Niestety takie fale upałów naprawdę potrafią zbierać śmiertelne żniwo, które jest jeszcze bardziej tragiczne i przejmujące w tym, że śmiertelne skutki takich temperatur dosięgają ludzi często właśnie w ich domach i mieszkaniach. Media często powtarzają, aby w godzinach południowych nie wychodzić na zewnątrz... tylko że niewielka to różnica, kiedy wnętrza potrafią być niemal równie gorące. Ludzie cierpią w przeświadczeniu że nic nie da się z tym zrobić, a nasze budownictwo nadal nie jest przystosowane do coraz częstszych fal gorąca. A jest to problem. Odczuwam to nawet w swoim domu na obszarze niemalże wiejskim, bo mam pokój na I piętrze z południową ekspozycją okien. Chyba jeszcze goręcej miałem w czerwcu w swoim pokoju w Krakowie (w kamienicy o grubych murach z 1937 roku), mimo że tam okna mam nakierowane na NE. Co mają powiedzieć mieszkańcy miast wystawieni tylko na południe, a dodatkowo mieszkający w zabetonowanym terenie? Znamy taką jedną dziewczynę z Meteomodelu, i choć wielokrotnie wyolbrzymiała zbyt mocno akcentując wszystkie swoje niedogodności, to po trochu się jej nie dziwię. We Wszystkich Świętych widziałem na cmentarzu w pobliżu grobowców rodzinnych nowe tablice, a wśród nich daty 13.06.2019 i 01.07.2019. Boję się że upał bardzo tym ludziom zaszkodził. Najbardziej.

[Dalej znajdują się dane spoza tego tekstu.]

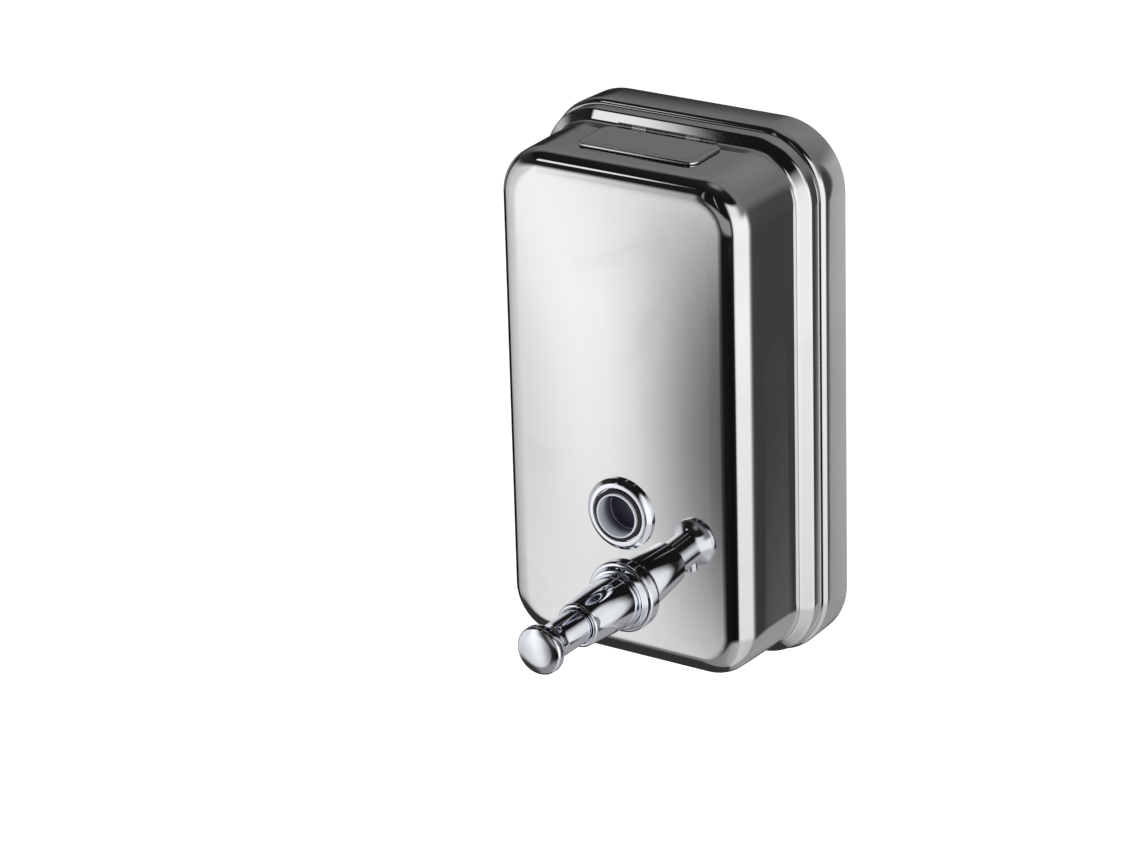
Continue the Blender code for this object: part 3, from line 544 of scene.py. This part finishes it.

kmroz - 12 Styczeń 2020, 21:26

LukeDiRT napisał/a:
W Polsce na szczęście takie temperatury są mało realne. Tam mają klimat kontynentalny, a nasz kraj ma klimat zbyt przejściowy


Akurat takie temperatury są u nas o wiele bardziej realne, ale ich utrzymanie się już nie - rozumiem, że to miałeś raczej na myśli. W Rosji takie temperatury to prawdziwa rzadkość, ale jak już przyszły, to z powodu właśnie klimatu kontynentalnego o wiele było trudniej je wypędzić

PiotrNS napisał/a:
a wśród nich daty 13.06.2019 i 01.07.2019. Boję się że upał bardzo tym ludziom zaszkodził. Najbardziej.


Upały bardzo źle działają na serca ludzi, a także czworonogów, o czym już pisałem w kontekście parszywego lipca 2014. Oprócz tego, dość nagła śmierć (wprawdzie ciężko chorej, ale jednak) siostry mojego dziadka nastąpiła 6.08.2013. Jednak prawdziwym problemem jest utrzymywanie się takich fal upałów ciurkiem, zwłaszcza bez ani jednego oddechu od tropikalnych nocy. To potrafi wykończyć nie tylko sercowców, ale także całkiem zdrowych ludzi.

zgryźliwy tetryk - 12 Styczeń 2020, 21:28

Co do skutków upałów to mamy na co dzień przykład z Australii. Tam jest pełnia lata.

FKP - 12 Styczeń 2020, 21:33

W lipcu 2014 nie było upałów.
Jacob - 12 Styczeń 2020, 21:35

FKP napisał/a:
W lipcu 2014 nie było upałów.

Były

FKP - 12 Styczeń 2020, 21:37

W Płocku tylko 6 dni z t. maks. minimalnie powyżej progu upału przyjętego w Polsce.